═══ MATERIAL FOR THIS EXERCISE

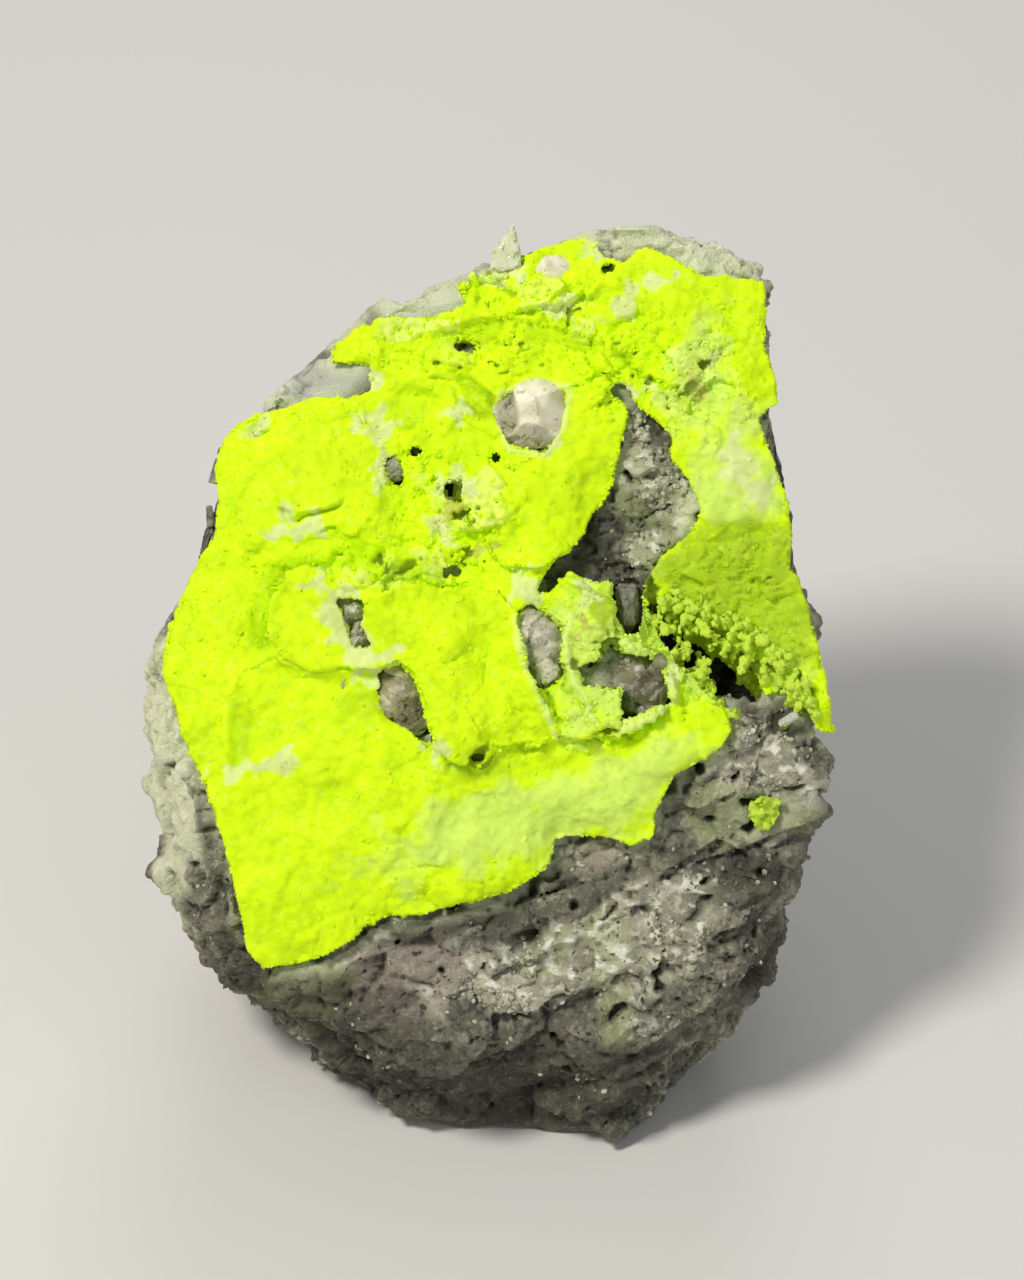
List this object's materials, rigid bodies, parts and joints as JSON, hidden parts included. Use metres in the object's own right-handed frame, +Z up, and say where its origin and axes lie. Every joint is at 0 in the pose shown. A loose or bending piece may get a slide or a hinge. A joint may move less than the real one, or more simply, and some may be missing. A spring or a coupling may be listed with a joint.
{
  "type": "autunite mineral specimen",
  "caption": "Cabinet mineral specimen: a lumpy yellow-green autunite crust on the sloping face of a grey host rock, standing on a flat cut.",
  "frame": {"origin": "middle of the bounding box on the surface that the specimen stands on", "axes": "+Z up from the flat foot to the top edge, -Y towards the viewer of the sloping crusted face, +X to that viewer's right"},
  "size_m": [0.0706, 0.0594, 0.0824],
  "materials": {
    "rock": "rough broken grey granitic matrix, granular and pitted",
    "crust": "sugary, lumpy, fluorescent yellow-green crust of tiny crystals",
    "druse": "knobby olive-green small crystals",
    "quartz": "translucent pinkish-grey quartz, vitreous",
    "smoky_quartz": "dark smoky quartz, vitreous"
  },
  "bodies": {
    "root": {"host_rock": "rock", "autunite_crust": "crust", "autunite_patch": "crust", "pocket_druse": "druse", "quartz_grain_upper": "quartz", "quartz_grain_middle": "quartz", "quartz_grain_lower": "smoky_quartz", "quartz_grain_left": "quartz", "quartz_grain_top": "quartz", "smoky_prism": "smoky_quartz", "white_prism": "quartz", "quartz_blade": "quartz"}
  },
  "joints": []
}
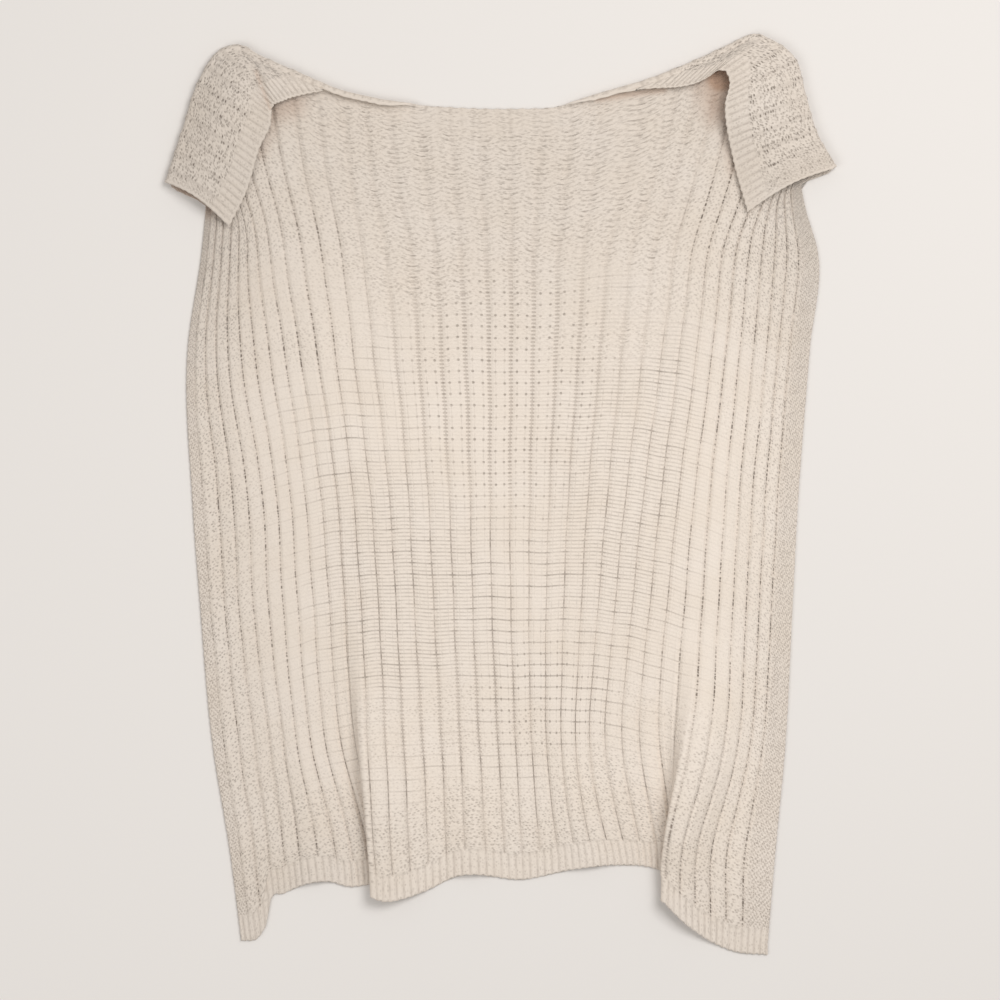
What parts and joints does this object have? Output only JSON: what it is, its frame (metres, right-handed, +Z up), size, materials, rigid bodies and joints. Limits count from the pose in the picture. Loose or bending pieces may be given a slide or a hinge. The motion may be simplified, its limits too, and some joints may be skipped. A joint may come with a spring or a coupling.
{
  "type": "chunky knit throw blanket",
  "caption": "Chunky ribbed knit throw laid out face up, with both top corners folded forward over the face and two soft overlapping pleats in the hem",
  "frame": {"origin": "centre of the bounding box, at the level of the surface that the throw lies on", "axes": "+Y from the hem to the folded top, +X to the right seen from above, +Z up out of the face"},
  "size_m": [1.275, 1.7477, 0.0583],
  "materials": {
    "yarn": "soft matte cotton knit, warm off-white"
  },
  "bodies": {
    "root": {"blanket": "yarn"}
  },
  "joints": []
}
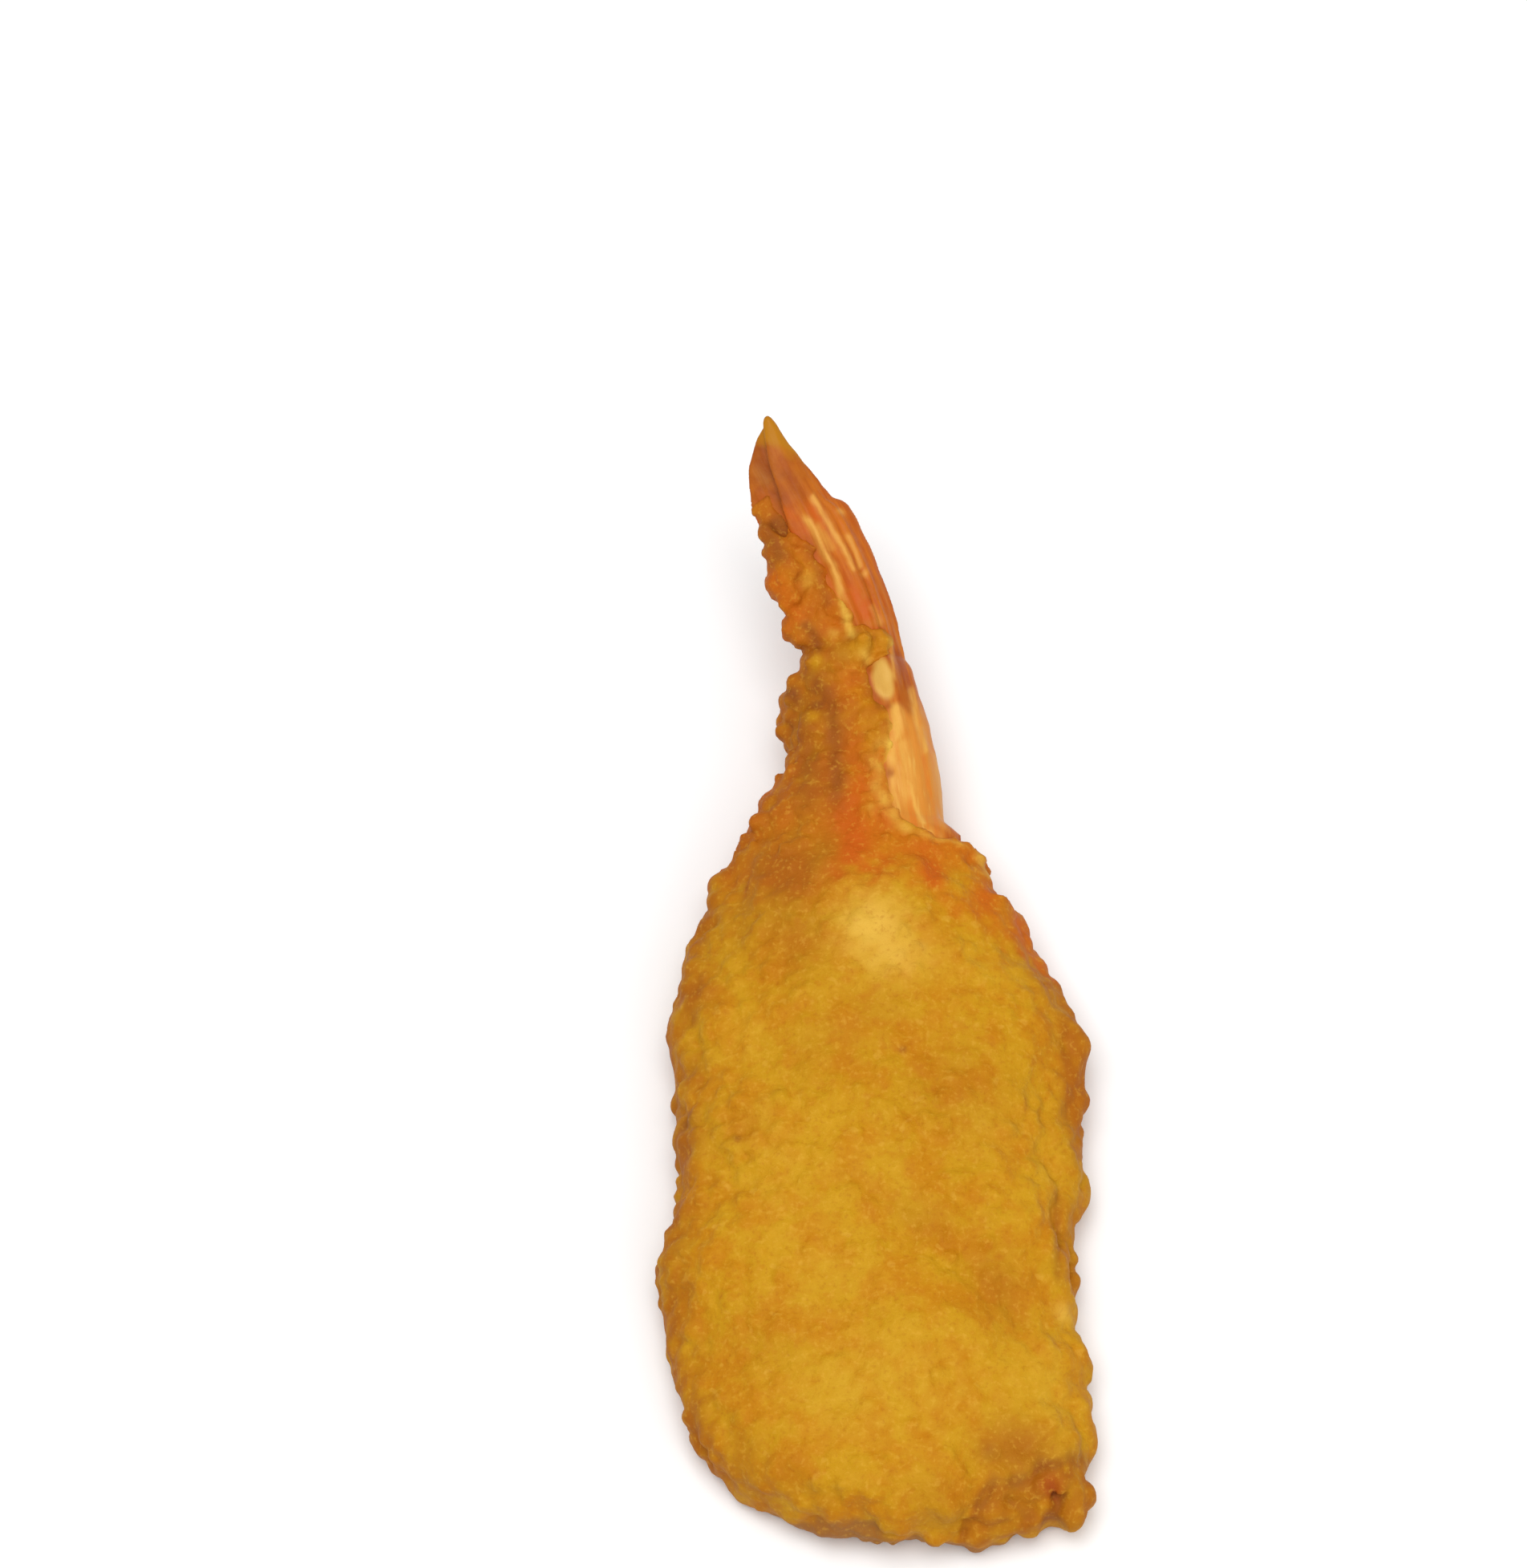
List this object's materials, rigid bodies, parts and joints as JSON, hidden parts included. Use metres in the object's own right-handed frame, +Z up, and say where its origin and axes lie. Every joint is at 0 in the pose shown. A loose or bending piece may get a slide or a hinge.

══════

Extract every record and return it verbatim.

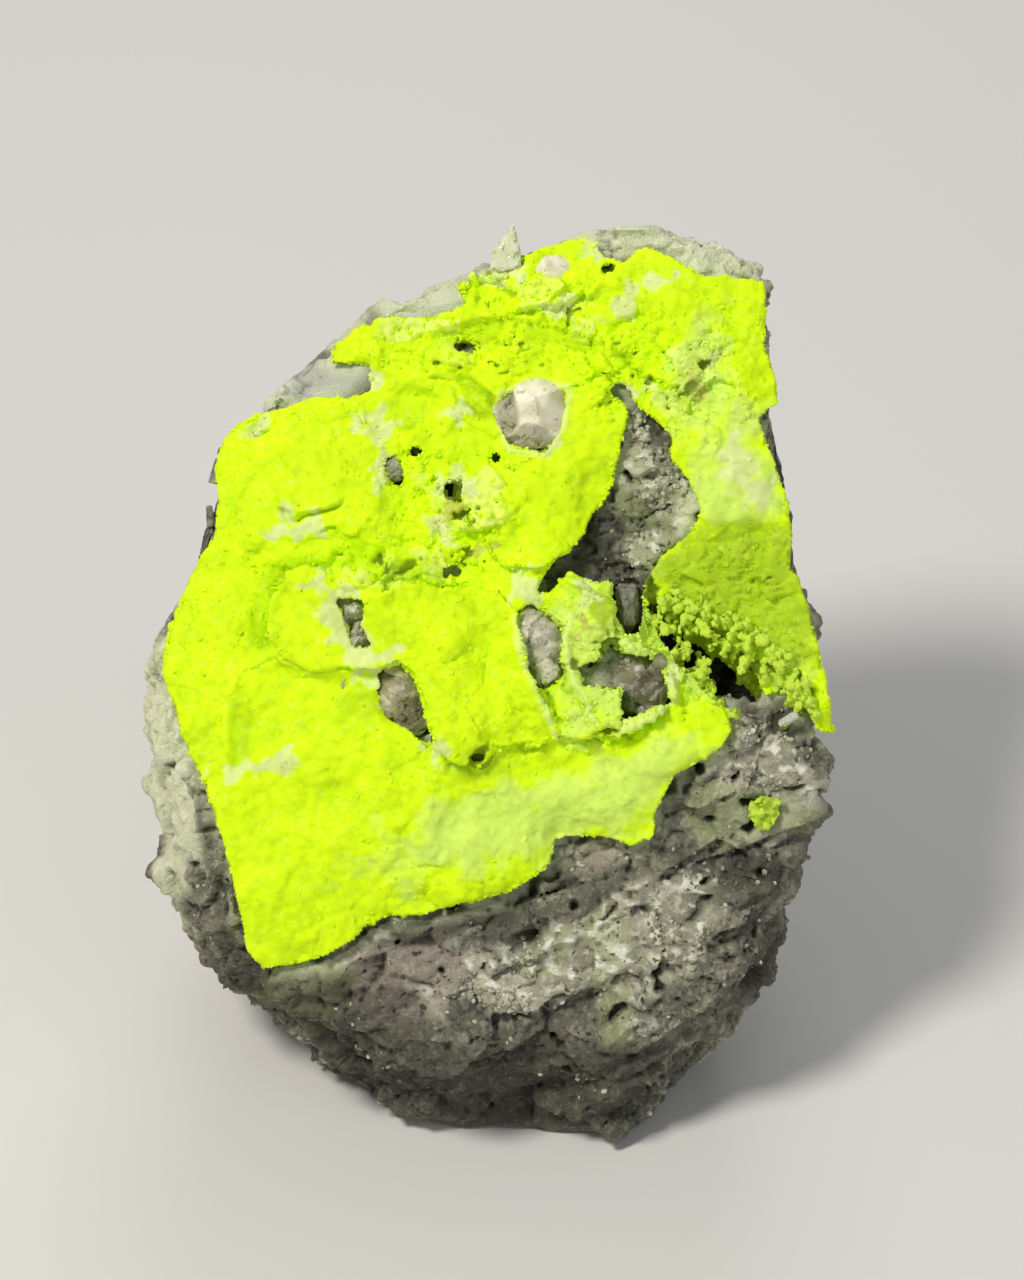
List this object's materials, rigid bodies, parts and joints as JSON, hidden parts included. Use metres in the object's own right-handed frame, +Z up, and say where its origin and axes lie. Every joint is at 0 in the pose shown. A loose or bending piece may get a slide or a hinge. A joint may move less than the real one, or more simply, and some may be missing. A spring or a coupling may be listed with a joint.
{
  "type": "autunite mineral specimen",
  "caption": "Cabinet mineral specimen: a lumpy yellow-green autunite crust on the sloping face of a grey host rock, standing on a flat cut.",
  "frame": {"origin": "middle of the bounding box on the surface that the specimen stands on", "axes": "+Z up from the flat foot to the top edge, -Y towards the viewer of the sloping crusted face, +X to that viewer's right"},
  "size_m": [0.0706, 0.0594, 0.0824],
  "materials": {
    "rock": "rough broken grey granitic matrix, granular and pitted",
    "crust": "sugary, lumpy, fluorescent yellow-green crust of tiny crystals",
    "druse": "knobby olive-green small crystals",
    "quartz": "translucent pinkish-grey quartz, vitreous",
    "smoky_quartz": "dark smoky quartz, vitreous"
  },
  "bodies": {
    "root": {"host_rock": "rock", "autunite_crust": "crust", "autunite_patch": "crust", "pocket_druse": "druse", "quartz_grain_upper": "quartz", "quartz_grain_middle": "quartz", "quartz_grain_lower": "smoky_quartz", "quartz_grain_left": "quartz", "quartz_grain_top": "quartz", "smoky_prism": "smoky_quartz", "white_prism": "quartz", "quartz_blade": "quartz"}
  },
  "joints": []
}
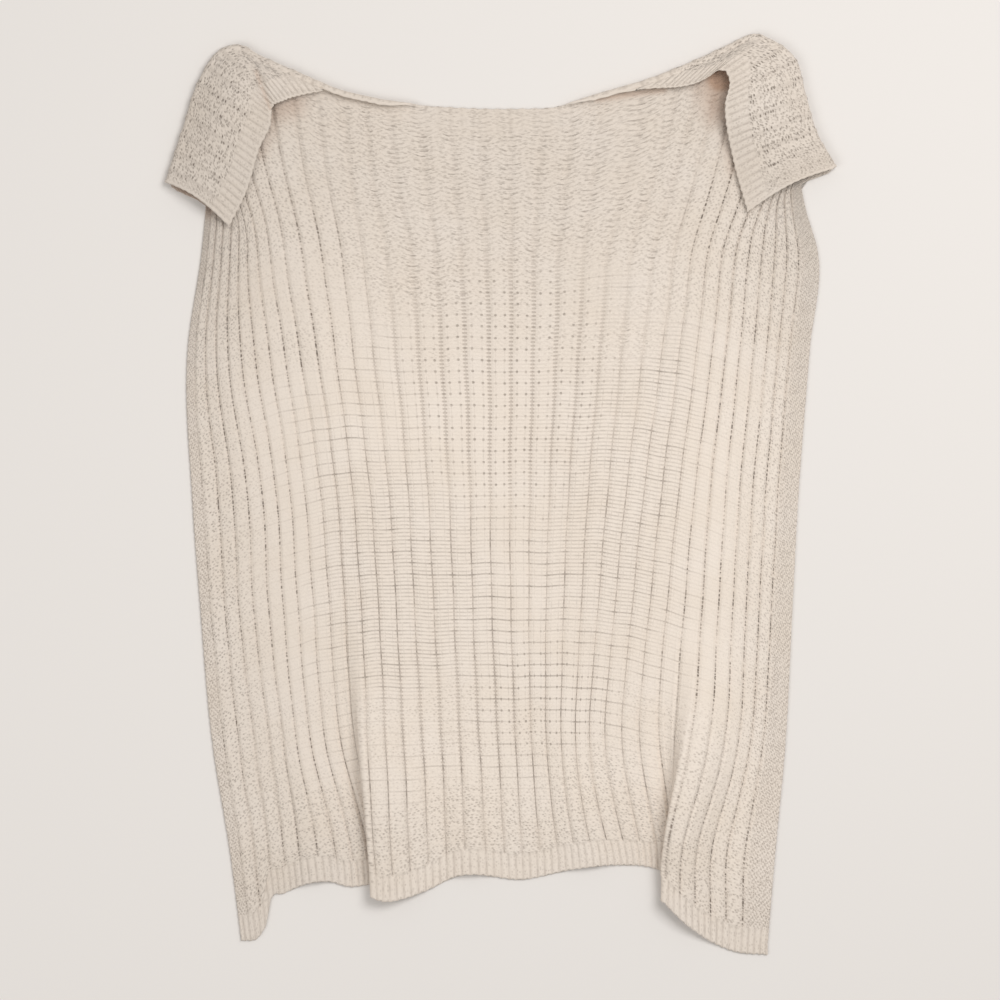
What parts and joints does this object have? Output only JSON: what it is, its frame (metres, right-handed, +Z up), size, materials, rigid bodies and joints. Limits count from the pose in the picture. Loose or bending pieces may be given a slide or a hinge. The motion may be simplified, its limits too, and some joints may be skipped. A joint may come with a spring or a coupling.
{
  "type": "chunky knit throw blanket",
  "caption": "Chunky ribbed knit throw laid out face up, with both top corners folded forward over the face and two soft overlapping pleats in the hem",
  "frame": {"origin": "centre of the bounding box, at the level of the surface that the throw lies on", "axes": "+Y from the hem to the folded top, +X to the right seen from above, +Z up out of the face"},
  "size_m": [1.275, 1.7477, 0.0583],
  "materials": {
    "yarn": "soft matte cotton knit, warm off-white"
  },
  "bodies": {
    "root": {"blanket": "yarn"}
  },
  "joints": []
}
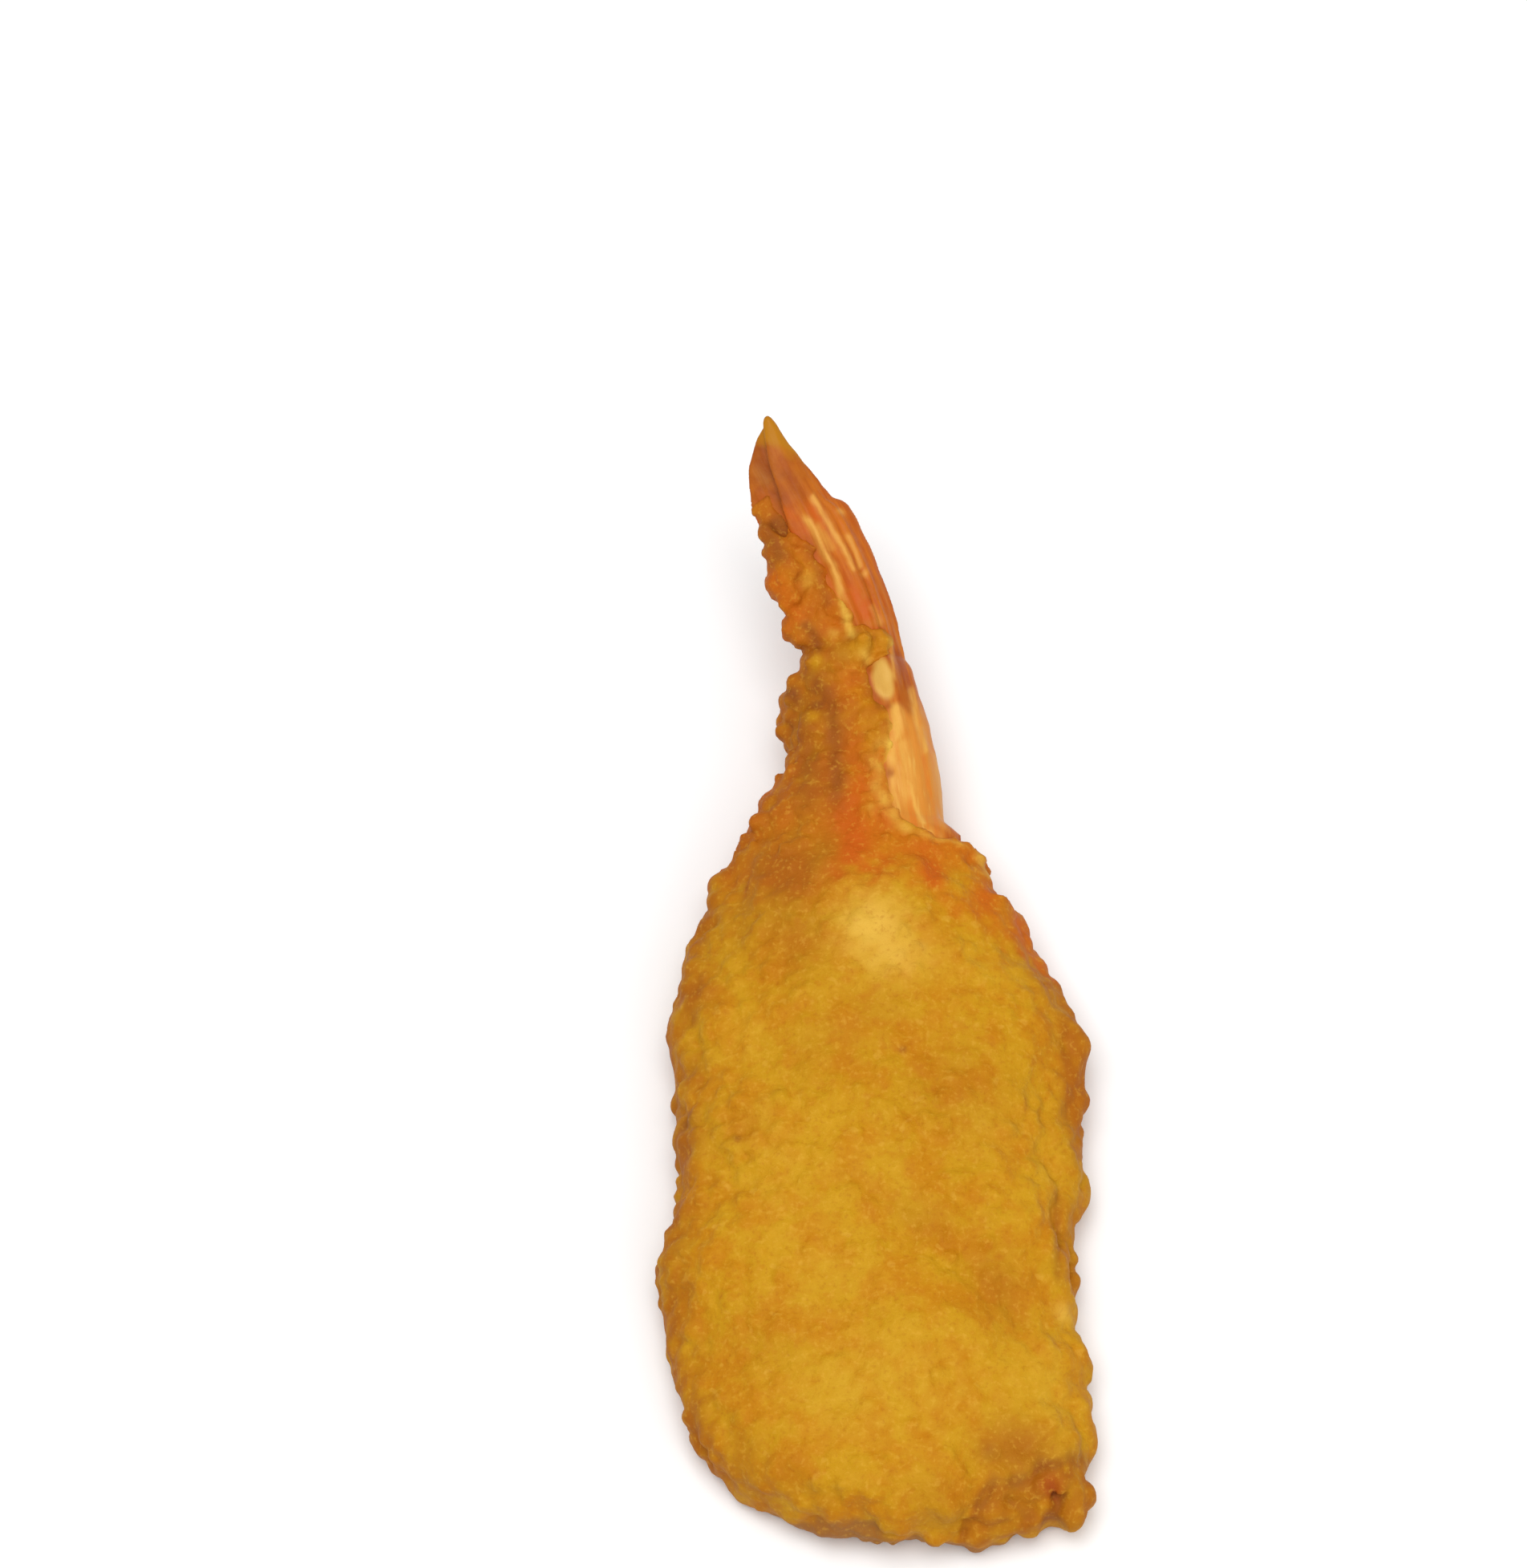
List this object's materials, rigid bodies, parts and joints as JSON, hidden parts included. Use metres in the object's own right-handed frame, +Z up, and say where its origin and axes lie. Every joint is at 0 in the pose shown. A loose or bending piece may get a slide or a hinge.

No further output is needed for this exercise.